8.3.4.1 Battery Trip Point (BTP)

Required for WIN8 OS, the Battery Trip Point (BTP) feature indicates when the RSOC of a battery pack has

depleted to a certain value set in a DF register. This feature allows a host to program two capacity-based

thresholds that govern triggering a BTP interrupt on the BTP_INT pin, and setting or clearing the

OperationStatus[BTP_INT] on the basis of RemainingCapacity().

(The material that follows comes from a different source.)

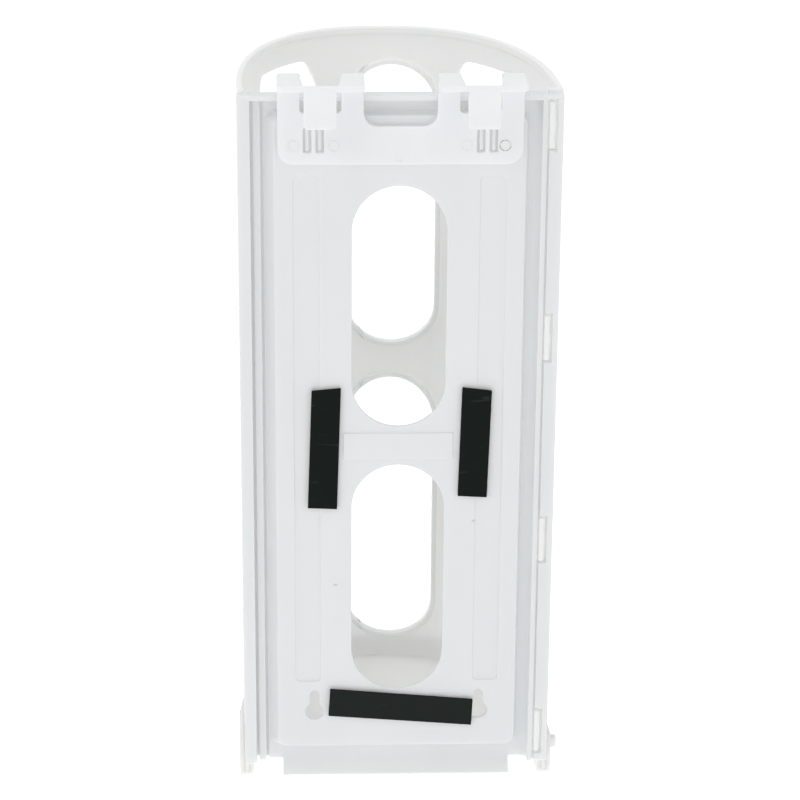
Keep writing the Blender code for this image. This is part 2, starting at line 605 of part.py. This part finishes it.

An internal weak pullup is applied when the BTP feature is active. Depending on the system design, an external

pullup may be required to put on the BTP_INT pin. See High-Voltage General Purpose I/O (GPIO0, GPIO1) for

details.

8.3.4.2 Lifetime Data Logging Features

The bq40z60 offers lifetime data logging for several critical battery parameters. The following parameters are

updated every 10 hours if a difference is detected between values in RAM and data flash:

•

Maximum and Minimum Cell Voltages

Maximum Delta Cell Voltage

Maximum Charge Current

Maximum Discharge Current

Maximum Average Discharge Current

Maximum Average Discharge Power

Maximum and Minimum Cell Temperature

Maximum Delta Cell Temperature

Maximum and Minimum Internal Sensor Temperature

Maximum FET Temperature

Number of Safety Events Occurrences and the Last Cycle of the Occurrence

Number of Valid Charge Termination and the Last Cycle of the Valid Charge Termination

Number of Qmax and Ra Updates and the Last Cycle of the Qmax and Ra Updates

Number of Shutdown Events

Cell Balancing Time for Each Cell

(This data is updated every 2 hours if a difference is detected.)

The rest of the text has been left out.